In the fragments to which reference is made above, both Hishām al-Kalbī and Yāḳūt describe al-Mundhir as ‘lord of Hadjar’ (ṣāḥib Hadjar). Again, there are two governors, one Persian and one Arab. Yet the latter is not Hawdha but al-Mundhir. This may seem surprising, for the events in question took place during Hawdha’s lifetime. Explaining this shift is not easy. It is unlikely to be attributed to Khusraw II’s removal of Hawdha, for nothing of this kind is recorded in the extant sources, and Hawdha, so far as can be seen from his answer to Muḥammad, was a powerful ruler till the end of his life [Ibn Sa‘d, 1990, 1, p. 201]. Theoretically it is possible that Hawdha left Hadjar following the dethronement of Khusraw II in February 629. But the descriptions of Hadjar’s market discussed below show that Banū Dārim ruled it for a long time. The shift is, therefore, likely to have occurred earlier. It is most probably due to the fact that Banū Tamīm, to whom al-Mundhir belonged, lived in the Baḥrayn region, whereas Banū Ḥanīfa, the tribe of Hawdha, dwelt in Yemama. As a place of residence Hadjar was more fitting to al-Mundhir than to Hawdha, which seems the most plausible cause of the shift. The fact that Hawdha resided in Yemama at least for a while is illustrated by a verse of a contemporary of his, poet Maymūn al-A‘shā (the Weak-sighted), who states that once he visited him there [Gedichte, 1928, p. 66].
At that time Hadjar was centre of commerce and craft.
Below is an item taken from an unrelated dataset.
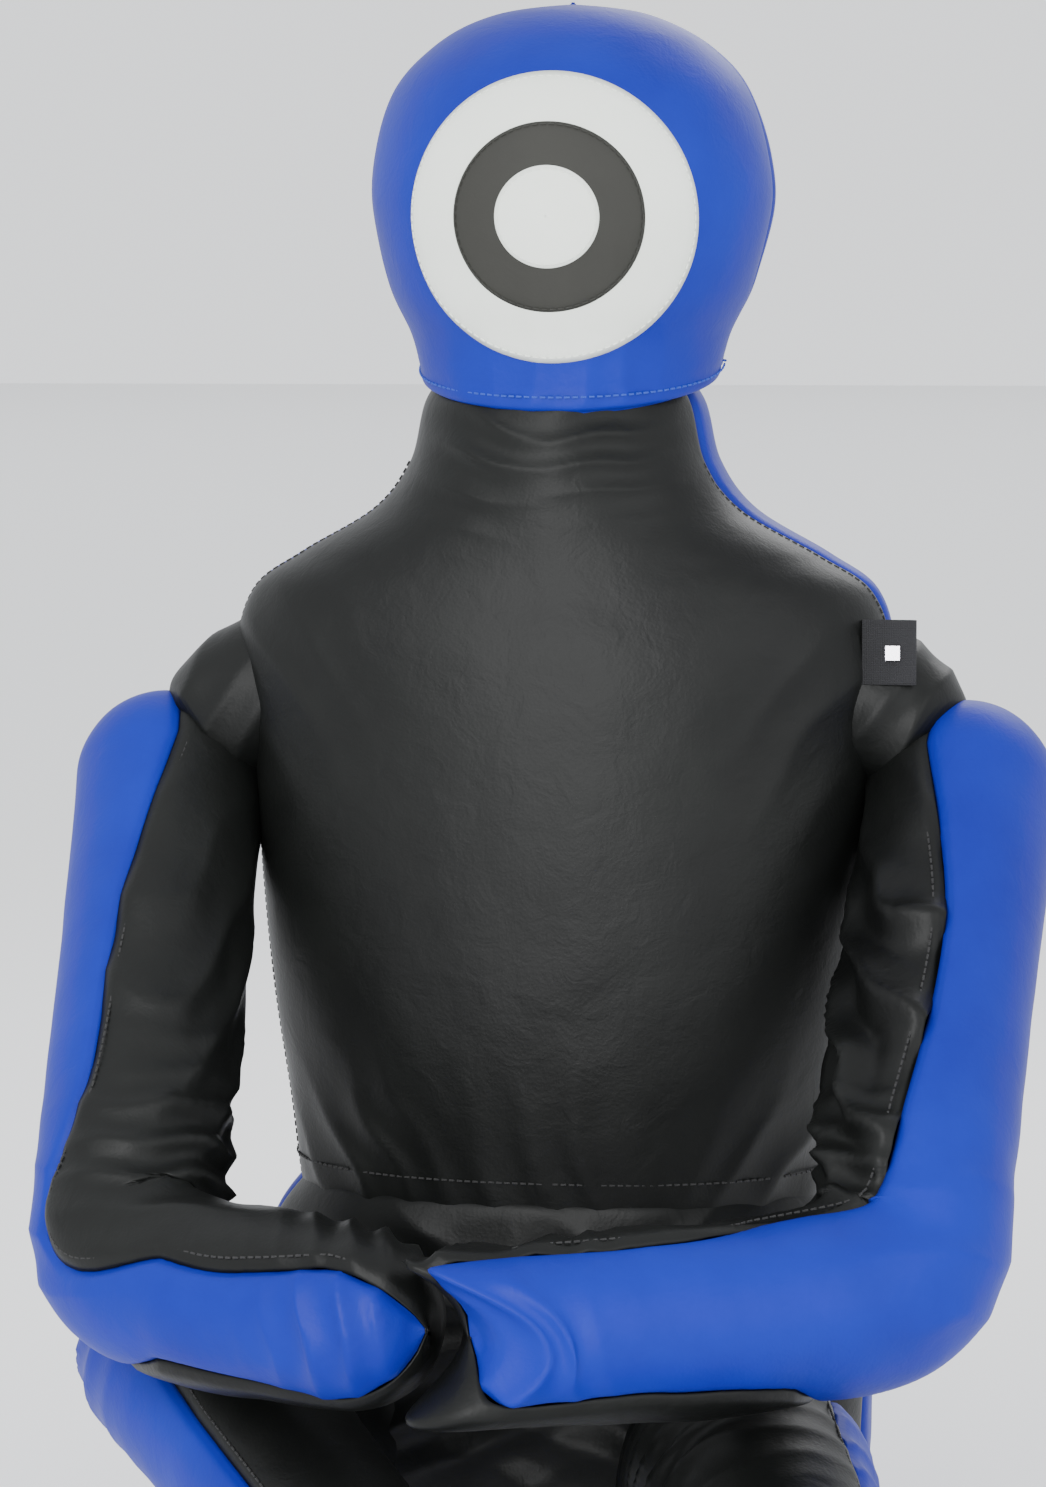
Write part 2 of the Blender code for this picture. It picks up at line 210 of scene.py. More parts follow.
# Name, place, aim, width and height, watts
LIGHTS = (
    ("key", (-1.0, -2.6, 2.2), (0, 0, 0.5), (1.4, 1.4), 34.0),
    ("fill", (1.8, -1.8, 1.3), (0, 0, 0.4), (1.2, 1.8), 16.0),
    ("front_strip", (-0.12, -2.6, 0.95), (0, 0, 0.4), (0.35, 1.7), 44.0),
    ("rim", (0.6, 1.8, 1.9), (0, 0, 0.6), (1.6, 1.0), 20.0),
)
ROOM_COLOUR = (0.95, 0.97, 1.0, 1.0)
ROOM_STRENGTH = 1.45
CAMERA_YAW = math.radians(7.3)
CAMERA_DISTANCE = 2.4
CAMERA_HEIGHT = 0.75
CAMERA_AIM = (-0.024, 0.0, 0.5026)
VIEW_HEIGHT = 0.8476
SENSOR = 36.0

# Gathered folds: centre, direction across the folds, spread, depth, spacing
TORSO_FOLDS = [
    ((-0.045, -0.088, 0.672), (0.25, 0, 1), 0.030, 0.0032, 0.020),
    ((0.040, -0.090, 0.684), (-0.1, 0, 1), 0.034, 0.0022, 0.017),
    ((0.0, -0.10, 0.262), (1, 0, 0.2), 0.05, 0.0012, 0.030),
    ((-0.11, -0.08, 0.270), (1, 0, 0.5), 0.045, 0.0018, 0.022),
    ((0.13, -0.05, 0.270), (1, 0, -0.5), 0.045, 0.0018, 0.022),
    ((0.15, -0.06, 0.52), (0.8, 0, -0.6), 0.05, 0.0010, 0.030),
    ((-0.15, -0.06, 0.54), (0.8, 0, 0.6), 0.05, 0.0010, 0.030),
]
HIP_FOLDS = [
    ((-0.08, -0.10, 0.212), (0.6, 0, 0.9), 0.034, 0.0034, 0.030),
    ((0.01, -0.10, 0.205), (1, 0, -0.3), 0.034, 0.0026, 0.036),
    ((0.09, -0.09, 0.208), (0.6, 0, -0.9), 0.034, 0.0034, 0.030),
    ((0.03, -0.10, 0.150), (0.5, 0, 0.9), 0.07, 0.0040, 0.034),
    ((-0.05, -0.10, 0.140), (0.5, 0, -0.9), 0.06, 0.0040, 0.030),
]
HOOD_FOLDS = [
    ((0.02, -0.09, 0.705), (1, 0, 0.1), 0.05, 0.0012, 0.024),
]


# ---------------------------------------------------------------- materials

def shader_of(name, colour, roughness):
    """A new material and its surface shader."""
    made = bpy.data.materials.new(name)
    made.use_nodes = True
    shader = made.node_tree.nodes["Principled BSDF"]
    shader.inputs["Base Color"].default_value = (*colour, 1.0)
    shader.inputs["Roughness"].default_value = roughness
    return made, shader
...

A market was held each year, attended by merchants from Arabia and the Sasanid empire. According to a description of that market by Hishām al-Kalbī, which has reached us in treatises of Muḥammad Ibn Ḥabīb and al-Marzūḳī (d. 1030), the market was governed by the Banū ‘Abd Allāh Ibn Zayd family, to which, in particular, al-Mundhir Ibn Sāwī belonged.12 Those men, like the Lakhmids of al-Ḥīra, were appointed by Sasanids and took a tithe from all merchants. Banū ‘Abd al-Ḳays and Banū Tamīm are described as protectors of the market by Ibn Ḥabīb and of al-Mushaḳḳar by al-Marzūḳī [al-Marzūḳī, 1996, p. 383; Muḥammad Ibn Ḥabīb, 1942, p. 264].13


12.

13.  The market is also mentioned by al-Ya‘ḳūbī, but his information is less detailed and clear. He only states that Banū Taym (a distortion of Tamīm), the tribe of al-Mundhir Ibn Sāwī, were, i.e., ruler where the market was held [al-Ya‘ḳūbī, 1883, p. 313].


The development of craft in Hadjar is illustrated by the fact that Hawdha, while sending Muḥammad’s envoy back, presented him with some clothes manufactured in Hadjar [Ibn Sa‘d, 1990, 1, p. 201].
Next in chronology was the Islamic conquest which was the beginning of a new epoch for the whole Middle East. The changes brought about by the conquest affected Hadjar considerably. Throughout the Sasanid period Hadjar was a border fortress of either Sasanids or their enemies. Following the conquest Hadjar was no longer at the border, and migrations of Arabic tribes were changing its population. That new situation well deserves a separate study.